One day after the Supreme Court announced arguments on the two cases before the court regarding same-sex marriage are scheduled for late March, the White House is keeping mum on whether President Barack Obama will weigh in on the Proposition 8 case.
Asked by NBC's Peter Alexander if Obama would publicly oppose Proposition 8 and advocate for same-sex couples to have the right to federal benefits, Carney demurred.
"For comment on specific Supreme Court cases I would point you to the Department of Justice," said Carney. "On the issue of DOMA, the administration's position on this is well known and has been and that's that the president has determined that Section 3 of DOMA is unconstitutional and that his administration will no longer defend equal protection challenges against it in the courts. The DOJ has participated in the DOMA cases consistent with that position and asked the Supreme Court to resolve the question."
Carney added, "On Prop. 8, the administration is not a party to that case and I have nothing for you on that."
Asked again if the president would speak out actively, Carney reiterated he had no new information.
Although Obama has said he opposed California's Proposition 8, which amended the state's constitution in 2008 to ban same-sex marriage after already granting that right to same-sex couples, he has not addressed the broader issues raised in the rulings against Proposition 8, in particular whether he believes the U.S. Constitution prohibits states from banning same-sex marriage.
Plaintiffs in the case have urged the Obama administration to take a public stance on the case, and with lead attorneys Ted Olson and David Boies expected to raise that broad question in their arguments before the high court, they are urging President Obama to weigh in.
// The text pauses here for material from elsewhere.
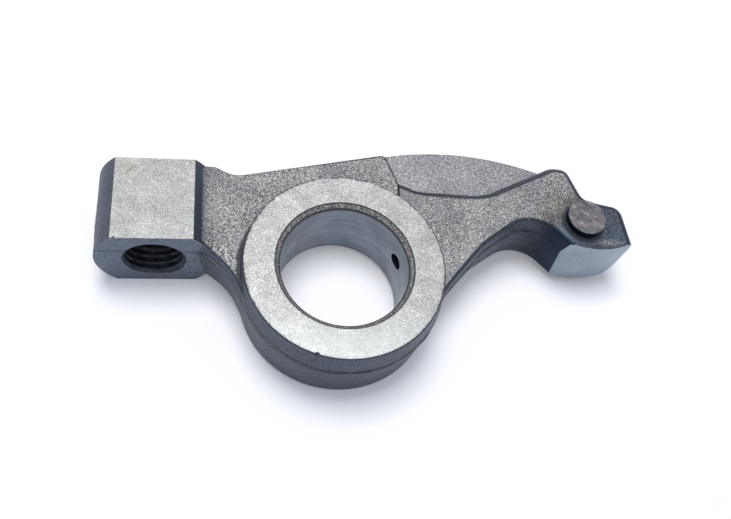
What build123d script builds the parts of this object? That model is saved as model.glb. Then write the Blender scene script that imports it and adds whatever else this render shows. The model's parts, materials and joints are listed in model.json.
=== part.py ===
from build123d import *
from math import acos, atan2, cos, degrees, hypot, radians, sin, sqrt, tan
import os

# Cast steel rocker arm: one solid, lying with its shaft bore upright.
# Origin: middle of the shaft bore.  +Z runs along the bore, +X towards the slipper pad,
# +Y towards the lock-nut side.  All lengths are in millimetres.
# The two halves of the mould meet at a parting plane a little above mid-width.  Each half
# of the casting is modelled upwards from that plane, with its outline there, and drafted
# away from it.  `side` is UPPER or LOWER.

# Shaft boss
BORE_RADIUS = 8.0            # runs on a 16 mm rocker shaft
BOSS_WALL = 4.5
BOSS_WIDTH = 10.8            # both bosses are ground to this width
BORE_CHAMFER = 0.7

# Adjusting-screw boss: a round boss across the end of the short arm
SCREW_ARM = 23.2             # bore axis to screw axis
SCREW_LEAN = 2.5             # degrees that the screw axis leans outwards
SCREW_CORE_RADIUS = 3.46     # core of an M8 x 1 thread
SCREW_BOSS_WALL = 3.8
SCREW_BOSS_FRONT = 2.0       # height of its front end above the bore axis
SCREW_BOSS_LENGTH = 11.4
SCREW_MOUTH_CHAMFER = 0.45

# Short arm: a flat web between the two bosses
WEB_THICKNESS = 7.4
WEB_EDGE_RADIUS = 0.5
WEB_FRONT_RADIUS = 9.0       # its front edge, where it turns down to the shaft boss
WEB_FLANK_RADIUS = 4.0       # hollow that carries its top up the flank of the screw boss
WEB_WAIST_X = -13.9          # lowest point of its back edge, beside the screw boss
WEB_WAIST_Y = 13.05
WEB_CREST_X = 6.1            # highest point, where it ends behind the shaft boss
WEB_CREST_Y = 18.05

# Seam where the two arms meet behind the shaft boss, a fine groove
SEAM_X = 7.6
SEAM_OVERLAP = 0.05

# Long arm: a flange that thickens from the boss to the hump behind the pad
ARM_ROOT_THICKNESS = 6.6
ARM_HUMP_THICKNESS = 8.9
ARM_TIP_THICKNESS = 8.2
ARM_TOP_RADIUS = 30.0        # blends between the slopes of its top
ARM_FRONT_EDGE_RADIUS = 0.6
ARM_BACK_EDGE_RADIUS = 1.5
ARM_BEND_RADIUS = 10.0
CROOK_X = 25.7               # where the walls of the crook would meet
CROOK_Y = 9.55
CROOK_RADIUS = 4.6           # hollow in front, between the arm and the pad's heel
HEEL_X = 31.2
HEEL_Y = 3.7
HUMP_FOOT_X = 19.4           # where the back starts to rise to the hump
HUMP_FOOT_Y = 12.6
HUMP_X = 29.3
HUMP_Y = 17.75
NECK_X = 33.6                # where it has dropped to the tip
NECK_Y = 12.9

# Slipper pad: a ground cylinder parallel to the bore
PAD_ARM = 33.7               # bore axis to the middle of the pad's curve
PAD_RADIUS = 12.0
PAD_REACH = 4.6              # from there back to its heel
PAD_HEIGHT = 4.6             # lowest line of the pad above the bore axis
TIP_X = 39.8                 # outer end of the tip

# Stiffening rib along the back of the long arm
RIB_THICKNESS = 4.6
RIB_X = 15.5                 # its highest point
RIB_Y = 19.5
RIB_RADIUS = 38.0

# Stub left where the casting gate was cut off, level with the ground face of the boss
GATE_X = 32.7
GATE_Y = 8.8
GATE_RADIUS = 2.6

# Oil hole from the bore into the long arm
OIL_HOLE_RADIUS = 1.1
OIL_HOLE_ANGLE = 23.5
OIL_HOLE_Z = 0.5
OIL_HOLE_DEPTH = 4.0

# Mould
UPPER, LOWER = 1, -1
PARTING_Z = 1.8
DRAFT = {UPPER: 6.5, LOWER: 3.0}
BOSS_EDGE_BREAK = {UPPER: 0.12, LOWER: 0.5}

BOSS_RADIUS = BORE_RADIUS + BOSS_WALL
BOSS_PARTING_RADIUS = BOSS_RADIUS + (BOSS_WIDTH / 2 - PARTING_Z) * tan(radians(DRAFT[UPPER]))
SCREW_BOSS_RADIUS = SCREW_CORE_RADIUS + SCREW_BOSS_WALL
SCREW_BOSS_BACK = SCREW_BOSS_FRONT + SCREW_BOSS_LENGTH
CLEAR = 50.0                 # farther than any part of the arm, for cutting blocks
SUNK = 0.05                  # depth to which a blending surface runs into what it meets
FROM_BASE = (Align.CENTER, Align.CENTER, Align.MIN)


def height(thickness, side):
    """Height above the parting plane of a face at half that thickness from mid-width."""
    return thickness / 2 - side * PARTING_Z


def drafted(outline, side, top):
    """A counter-clockwise outline on the parting plane, raised with the mould's draft."""
    return extrude(make_face(outline).face(), top, taper=DRAFT[side])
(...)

Asked by Metro Weekly at a press briefing on Dec. 11 if the administration would take a public stance on the broader questions raised by that case, Carney gave no new updates. In an interview with Time the following day for the magazine's annual "Person of the Year," Obama again refrained from weighing in.
"We are looking at the cases right now," Obama said. "I've already been very clear about DOMA, so there is no doubt that we would continue the position we're on, that DOMA is unconstitutional and should be struck down. And I think the Prop. 8 case, because the briefs are still being written, I should probably be careful about making any specific comments on it."
Yesterday, the justices announced the high court would hear arguments on the Proposition 8 case, Hollingsworth v. Perry, on March 26. On March 27, the justices will hear arguments on the DOMA case, U.S. v. Windsor. Rulings are expected to be issued in June.
[Image: White House press secretary Jay Carney (YouTube screenshot).]